DMD is a progressive disease that affects patients' muscles. Sarepta currently has four approved products, all targeting this condition. However, the company has encountered several clinical and regulatory issues this year that explain its poor performance.

First, the U.S. Food and Drug Administration (FDA) delayed the approval of Sarepta's gene therapy for DMD, Elevidys, a one-time treatment that targets the underlying causes of the disease. It earned the green light eventually, but biotech investors don't like such delays.

Second, although Sarepta is seeking to earn a label expansion for Elevidys in treating patients aged four to seven (it is currently approved for those between the ages of four and five), it hit a severe obstacle along those lines. The biotech recently reported that a phase 3 study to that effect failed to hit its primary endpoint.

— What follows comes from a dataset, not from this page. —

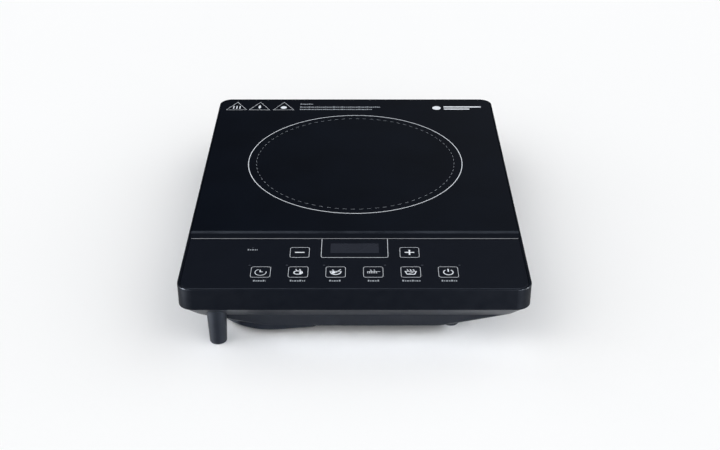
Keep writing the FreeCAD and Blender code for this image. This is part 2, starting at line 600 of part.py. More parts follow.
def coil_sensor():
    return eased(rod(2.3, COIL_X, COIL_Y, COIL_BOTTOM, GLASS_BOTTOM), 0.5, at_height(COIL_BOTTOM))


# ---------------------------------------------------------------- fan
def fan_frame():
    shell = ring(FAN_BORE_R, FAN_RING_R, FAN_X, FAN_Y, FAN_BOTTOM, FAN_TOP)
    base = rod(FAN_HUB_R, FAN_X, FAN_Y, FAN_BOTTOM, FAN_BOTTOM + 2)
    strut = box(FAN_X + 10, FAN_X + 37.5, FAN_Y - 2, FAN_Y + 2, FAN_BOTTOM, FAN_BOTTOM + 2)
    struts = [turned(strut, angle, FAN_X, FAN_Y) for angle in (30, 150, 270)]
    arm = box(FAN_X + FAN_RING_R - 1, FAN_X + FAN_EAR_R, FAN_Y - 3.6, FAN_Y + 3.6, FAN_TOP - 3, FAN_TOP)
    arms = [turned(arm, angle, FAN_X, FAN_Y) for angle in FAN_EAR_ANGLES]
    ears = [rod(3.6, x, y, FAN_TOP - 3, FAN_TOP) for x, y in fan_fixings()]
    holes = [rod(1.8, x, y, 0, HEIGHT) for x, y in fan_fixings()]
    return cut(fuse([shell, base, *struts, *arms, *ears]), holes)


def fan_motor():
    z0 = FAN_BOTTOM + 2
    return ring(FAN_BEARING_R, 11.4, FAN_X, FAN_Y, z0, z0 + 9.5)


def fan_bearing():
    """Plain sleeve that the shaft runs in, with 0.03 of radial play."""
    z0 = FAN_BOTTOM + 2
    return ring(FAN_SHAFT_R + 0.03, FAN_BEARING_R, FAN_X, FAN_Y, z0, z0 + 9.5)


def fan_shaft():
    return rod(FAN_SHAFT_R, FAN_X, FAN_Y, FAN_BOTTOM + 2.4, FAN_TOP - 4.0)


def fan_rotor():
    """Hub cup with tilted blades round it."""
    z0, z1 = FAN_BOTTOM + 3.0, FAN_TOP - 1.5
    hub = rod(FAN_HUB_R, FAN_X, FAN_Y, z0, z1).cut(rod(12.3, FAN_X, FAN_Y, z0 - 1, z1 - 2.5))
    hub = eased(hub, 1.0, at_height(z1))
    middle = (z0 + z1) / 2
    span = ring(FAN_HUB_R - 0.8, FAN_TIP_R, FAN_X, FAN_Y, z0 + 0.5, z1 - 1.2)
    blade = box(FAN_X + 8, FAN_X + 40, FAN_Y - 9.5, FAN_Y + 9.5, middle - 0.7, middle + 0.7)
    blade.rotate(V(FAN_X, FAN_Y, middle), V(1, 0, 0), 34)
    blade = blade.common(span)
    return fuse([hub, *[turned(blade, i * 360 / FAN_BLADES, FAN_X, FAN_Y) for i in range(FAN_BLADES)]])


# ---------------------------------------------------------------- power board
def main_board():
    board = box(MAIN_X0, MAIN_X1, MAIN_Y0, MAIN_Y1, MAIN_BOTTOM, MAIN_TOP)
    return cut(board, [rod(1.6, x, y, 0, HEIGHT) for x, y in MAIN_FIXINGS])


def heatsink():
    base = box(SINK_X0, SINK_X1, SINK_Y0, SINK_Y1, MAIN_TOP + 0.2, MAIN_TOP + 4.2)
    device_wall = box(SINK_X0, SINK_X1, SINK_Y0, SINK_Y0 + 4, MAIN_TOP + 0.2, SINK_TOP)
    fins = []
    for i in range(9):
        y = SINK_Y0 + 8.6 + 4.2 * i
        fins.append(box(SINK_X0, SINK_X1, y, y + 1.6, MAIN_TOP + 4, SINK_TOP))
    sink = fuse([base, device_wall, *fins])
    return cut(sink, [along_y(1.25, x, DEVICE_Z, SINK_Y0 - 1, SINK_Y0 + 3.6) for x in (IGBT_X, BRIDGE_X)])


def power_device(x, width, thick):
    """Flat power package held on the heatsink's front wall, with its legs in the board."""
    y1 = SINK_Y0 - PAD_FILM_T
    body = box(x - width / 2, x + width / 2, y1 - thick, y1, MAIN_TOP + 4, MAIN_TOP + 22)
    legs = []
    for leg_x in (x - 5.4, x, x + 5.4):
        legs.append(box(leg_x - 0.6, leg_x + 0.6, y1 - 2.2, y1 - 1.5, MAIN_TOP, MAIN_TOP + 4.5))
    return cut(fuse([body, *legs]), [along_y(1.7, x, DEVICE_Z, y1 - 9, y1 + 1)])


def insulator_pads():
    pads = []
    for x in (IGBT_X, BRIDGE_X):
        film = box(x - 10, x + 10, SINK_Y0 - PAD_FILM_T, SINK_Y0, MAIN_TOP + 3, MAIN_TOP + 23)
        pads.append(film.cut(along_y(1.7, x, DEVICE_Z, SINK_Y0 - 1, SINK_Y0 + 1)))
    return Part.makeCompound(pads)


def igbt_sensor():
    """Temperature bead clipped to the heatsink's front wall, between the two power devices."""
    x = (IGBT_X + BRIDGE_X) / 2 - 1.0
    bead = box(x - 2.5, x + 2.5, SINK_Y0 - 2.4, SINK_Y0, DEVICE_Z - 3, DEVICE_Z + 3)
    legs = []
    for leg_x in (x - 1.3, x + 1.3):
        legs.append(box(leg_x - 0.3, leg_x + 0.3, SINK_Y0 - 1.5, SINK_Y0 - 0.9, MAIN_TOP, DEVICE_Z - 2))
    return fuse([bead, *legs])


def board_block(x, y, width, depth, height, radius):
    body = box(x - width / 2, x + width / 2, y - depth / 2, y + depth / 2, MAIN_TOP, MAIN_TOP + height)
    return eased(body, radius, lambda e: e.BoundBox.ZMax > MAIN_TOP + 0.1)


def choke_coil():
    """Toroid core with its winding as loops round it."""
    core = ring(TOROID_IN, TOROID_OUT, TOROID_X, TOROID_Y, MAIN_TOP + 1.2, MAIN_TOP + 12.8)
    x0, x1 = TOROID_X + TOROID_IN - 1.2, TOROID_X + TOROID_OUT + 1.2
    loop = box(x0, x1, TOROID_Y - 0.8, TOROID_Y + 0.8, MAIN_TOP, MAIN_TOP + 14)
    return fuse([core, *[turned(loop, angle, TOROID_X, TOROID_Y) for angle in range(20, 341, 16)]])


def electrolytics():
    top = MAIN_TOP + CAN_H
    return Part.makeCompound([eased(rod(CAN_R, x, y, MAIN_TOP, top), 0.8, at_height(top)) for x, y in CANS])


def board_fuse():
    body = Part.makeCylinder(2.6, 20, V(-12, -34, MAIN_TOP + 5), V(1, 0, 0))
    clips = [box(x, x + 5, -37.5, -30.5, MAIN_TOP, MAIN_TOP + 4.0) for x in (-12, 3)]
    return fuse([body, *clips])


def varistor():
    disc = along_y(7.0, 0, MAIN_TOP + 10, -52, -48)
    disc = eased(disc, 1.2, lambda e: e.Length > 40)
    legs = [box(x - 0.4, x + 0.4, -50.4, -49.6, MAIN_TOP, MAIN_TOP + 6) for x in (-3.75, 3.75)]
    return fuse([disc, *legs])


def board_sockets():
    sockets = []
    for x, y, width, depth, height in (FAN_SOCKET, SENSOR_SOCKET, RIBBON_SOCKET):
        sockets.append(board_block(x, y, width, depth, height, 0.4))
    return Part.makeCompound(sockets)


# ---------------------------------------------------------------- wiring
def coil_leads():
    return Part.makeCompound([tube(OUTER_COIL_LEAD, COIL_LEAD_R), tube(INNER_COIL_LEAD, COIL_LEAD_R)])


def ribbon_cable():
    """Flat cable in a shallow fold between the power board and the control board."""
    x, y, z = RIBBON[0]
    direction = (V(*RIBBON[1]) - V(*RIBBON[0])).normalize()
    across = direction.cross(V(1, 0, 0)) * (RIBBON_T / 2)
    along = V(RIBBON_W / 2, 0, 0)
    near, far = V(x, y, z) - across, V(x, y, z) + across
    corners = [near - along, near + along, far + along, far - along]
    return swept(RIBBON, Part.makePolygon([*corners, corners[0]]))


# ---------------------------------------------------------------- fasteners
def screw(x, y, seat, length, up, head_r=2.9, head_h=1.9, shank_r=1.5):
    """Pan-head screw with a cross recess, its shank going up or down from its seat."""
    way = 1 if up else -1
    crown = seat - way * head_h
    head = rod(head_r, x, y, *sorted((seat, crown)))
    shank = rod(shank_r, x, y, *sorted((seat - way * 0.1, seat + way * length)))
    body = eased(fuse([head, shank]), 0.6, at_height(crown))
    z0, z1 = sorted((crown - way * 0.5, crown + way))
    slots = [box(x - a, x + a, y - b, y + b, z0, z1) for a, b in ((1.5, 0.35), (0.35, 1.5))]
    return cut(body, slots)


def screws(spots, *args, **sizes):
    return Part.makeCompound([screw(x, y, *args, **sizes) for x, y in spots])


def device_screws():
    made = []
    for x, thick in ((IGBT_X, IGBT_T), (BRIDGE_X, BRIDGE_T)):
        face = SINK_Y0 - PAD_FILM_T - thick
        head = along_y(2.8, x, DEVICE_Z, face - 1.8, face)
        made.append(fuse([head, along_y(1.25, x, DEVICE_Z, face - 0.1, SINK_Y0 + 3.4)]))
    return Part.makeCompound(made)


def build():
    nodes = {
        "bottom_case": bottom_case(),
        "foot_pads": foot_pads(),
        "top_frame": top_frame(),
        "cord_gland": cord_gland(),
        "glass_plate": glass_plate(),
        "glass_seal": glass_seal(),
        "control_plate": control_plate(),
        "display_window": display_window(),
        "lamp_windows": lamp_windows(),
        "tact_switches": tact_switches(),
        "control_board": control_board(),
        "led_display": led_display(),
        "indicator_lamps": indicator_lamps(),
        "microcontroller": microcontroller(),
        "buzzer": buzzer(),
        "induction_coil": induction_coil(),
        "coil_former": coil_former(),
        "ferrite_bars": ferrite_bars(),
        "mica_sheet": mica_sheet(),
        "sensor_holder": sensor_holder(),
        "coil_sensor": coil_sensor(),
        "fan_frame": fan_frame(),
        "fan_motor": fan_motor(),
        "fan_bearing": fan_bearing(),
        "fan_shaft": fan_shaft(),
        "fan_rotor": fan_rotor(),
        "main_board": main_board(),
        "heatsink": heatsink(),
        "igbt": power_device(IGBT_X, IGBT_W, IGBT_T),
        "bridge_rectifier": power_device(BRIDGE_X, BRIDGE_W, BRIDGE_T),
        "insulator_pads": insulator_pads(),
        "igbt_sensor": igbt_sensor(),
        "choke_coil": choke_coil(),
        "electrolytic_capacitors": electrolytics(),
        "board_fuse": board_fuse(),
        "varistor": varistor(),
        "board_sockets": board_sockets(),
        "coil_leads": coil_leads(),
        "sensor_lead": tube(SENSOR_LEAD, THIN_LEAD_R),
        "fan_lead": tube(FAN_LEAD, THIN_LEAD_R),
        "ribbon_cable": ribbon_cable(),
        "case_screws": screws(CASE_SCREWS, CASE_SCREW_SEAT, 14.0, True, head_r=3.2, head_h=2.2),
        "main_board_screws": screws(MAIN_FIXINGS, MAIN_TOP, 4.4, False),
        "control_board_screws": screws(
            CONTROL_FIXINGS, CONTROL_TOP - BOARD_T, 6.0, True, head_r=2.4, head_h=1.6, shank_r=1.25
        ),
        "coil_screws": screws(coil_fixings(), COIL_BOTTOM, 14.0, False),
        "fan_screws": screws(fan_fixings(), FAN_TOP, 10.0, False),
        "device_screws": device_screws(),
    }
    for name, sizes in BLOCKS.items():
        nodes[name] = board_block(*sizes)
    for name, (x, y) in KEYS.items():
        nodes["key_" + name] = key(x, y)
    return nodes


def main():
    os.makedirs("parts", exist_ok=True)
    nodes = build()
    for name, shape in nodes.items():
        solids = shape.Solids
        assert solids and all(solid.isValid() and solid.Volume > 0 for solid in solids), name
        kept = solids[0] if len(solids) == 1 else Part.makeCompound(solids)
        kept.exportStep(f"parts/{name}.step")
    print(len(nodes), "nodes")


main()
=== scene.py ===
"""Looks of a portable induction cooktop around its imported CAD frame, in metres.

The glass, case, keys and inner parts are the CAD pieces with better materials. The printed
rings, lines, icons and marks are thin pieces of ink that lie on the glass, plate and keys.
"""

import math

import bmesh
import bpy
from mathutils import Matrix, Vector


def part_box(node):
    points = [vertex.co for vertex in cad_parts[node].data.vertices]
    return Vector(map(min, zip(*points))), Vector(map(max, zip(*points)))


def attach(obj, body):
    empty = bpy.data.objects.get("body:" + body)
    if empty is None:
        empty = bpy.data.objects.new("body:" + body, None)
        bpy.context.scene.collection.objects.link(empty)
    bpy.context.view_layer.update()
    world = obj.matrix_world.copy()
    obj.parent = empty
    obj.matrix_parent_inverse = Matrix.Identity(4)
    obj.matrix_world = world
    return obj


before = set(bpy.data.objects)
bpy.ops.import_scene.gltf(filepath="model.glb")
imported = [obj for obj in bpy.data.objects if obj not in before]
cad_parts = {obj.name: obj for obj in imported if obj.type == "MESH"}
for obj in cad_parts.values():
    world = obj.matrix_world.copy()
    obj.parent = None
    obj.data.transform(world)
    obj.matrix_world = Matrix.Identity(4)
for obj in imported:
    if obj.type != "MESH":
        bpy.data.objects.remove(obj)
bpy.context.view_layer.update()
scene = bpy.context.scene
scene.view_settings.view_transform = "Standard"

MM = 0.001
COOL = (0.72, 0.82, 1.0)
BODY = "housing"

# ---- ink: how far it stands on its surface and reaches into it ----
INK_UP, INK_DOWN = 0.04 * MM, 0.02 * MM

# ---- the camera: place, downward tilt in degrees and lens in millimetres ----
CAMERA_PLACE, CAMERA_TILT, CAMERA_LENS = (0.00442, -0.95994, 0.57310), 30.249, 59.729

# ---- the studio dome: towards, where it starts and is full as a cosine, and strength ----
DOME = (
    ((0, -0.93, 0.36), 0.30, 0.95, 1.18),
    ((0, 0, 1), 0.66, 0.92, 0.17),
    ((-0.88, 0, 0.48), 0.40, 0.95, 1.21),
    ((0.88, 0, 0.48), 0.40, 0.95, 1.12),
    ((1, 0.5, 0.4), 0.20, 1.0, 0.155),
)

# ---- soft boxes: name, place, target, size and power. The first four stand lower than the
# glass, so that they never show in it ----
LAMPS = (
    ("left_strip", (-1.05, -0.58, 0.03), (-0.13, -0.17, 0.03), (0.12, 0.05), 420.0),
    ("right_strip", (1.05, -0.30, 0.03), (0.13, -0.17, 0.03), (0.12, 0.05), 170.0),
    ("right_near", (0.50, -0.75, 0.03), (0.12, -0.18, 0.03), (0.20, 0.05), 110.0),
    ("left_near", (-0.34, -0.50, 0.03), (-0.08, -0.15, 0.03), (0.20, 0.05), 9.0),
    ("overhead_box", (0.0, 0.40, 1.6), (0, -0.1, 0.06), (2.0, 0.5), 12.5),
    ("top_front_box", (0.0, -1.1, 2.0), (0, -0.1, 0.06), (2.2, 0.5), 24.0),
)

# ---- places taken from the CAD pieces ----
glass_low, glass_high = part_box("glass_plate")
plate_low, plate_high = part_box("control_plate")
coil_low, coil_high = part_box("induction_coil")
window_low, window_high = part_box("display_window")
GLASS_TOP, PLATE_TOP = glass_high.z, plate_high.z
COIL = (coil_low + coil_high) / 2
WINDOW = (window_low + window_high) / 2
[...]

Sarepta still plans on requesting a label expansion for the medicine, explaining that Elevidys hit all secondary endpoints in the study and regulators in the U.S. are open to the possibility. Still, with an additional approval now a bit uncertain, it's no surprise that investors reacted by selling off Sarepta Therapeutics' stock.

Why Sarepta Therapeutics is still a buy

Despite challenging news on the clinical and regulatory fronts, Sarepta Therapeutics' financial results continue to move in the right direction. In the third quarter, the company's revenue of $331.8 million increased by about 44% year over year. Sarepta remains unprofitable, but the bottom line improved as well -- it reported a net loss per share of $0.46, substantially better than the net loss per share of $2.94 recorded in the year-ago period.

Sarepta Therapeutics also ended the period with $1.8 billion in cash, equivalents, and restricted cash, compared to $2 billion as of the end of 2022. Importantly, the small biotech has partnered with Switzerland-based pharmaceutical giant Roche to develop Elevidys. Between that and its healthy cash balance, funding shouldn't be too much of a problem.

Finally, the company has over 40 pipeline programs, including more potential DMD therapies. Although Elevidys' failure to hit its primary endpoint in its latest phase 3 study was a setback, Sarepta Therapeutics' well-established innovative ability is a major strength that should help it develop and market newer and better treatments. Further, as the biotech noted, Elevidys could still earn the label expansion it seeks.

And if it does, Sarepta has estimated that it could hit peak annual sales of about $4 billion. In my view, there is still a good chance it will cross this regulatory hurdle. There aren't dozens of therapies for DMD around, and the FDA tends to be slightly more forgiving when considering medicines that target rare diseases with few effective treatments.

However, even if the regulatory agency decides not to approve it, Sarepta's existing lineup and deep pipeline should lead to more products and stronger financial results down the road. Biotech investors focused on the long game should seriously consider adding shares of Sarepta Therapeutics to their portfolios.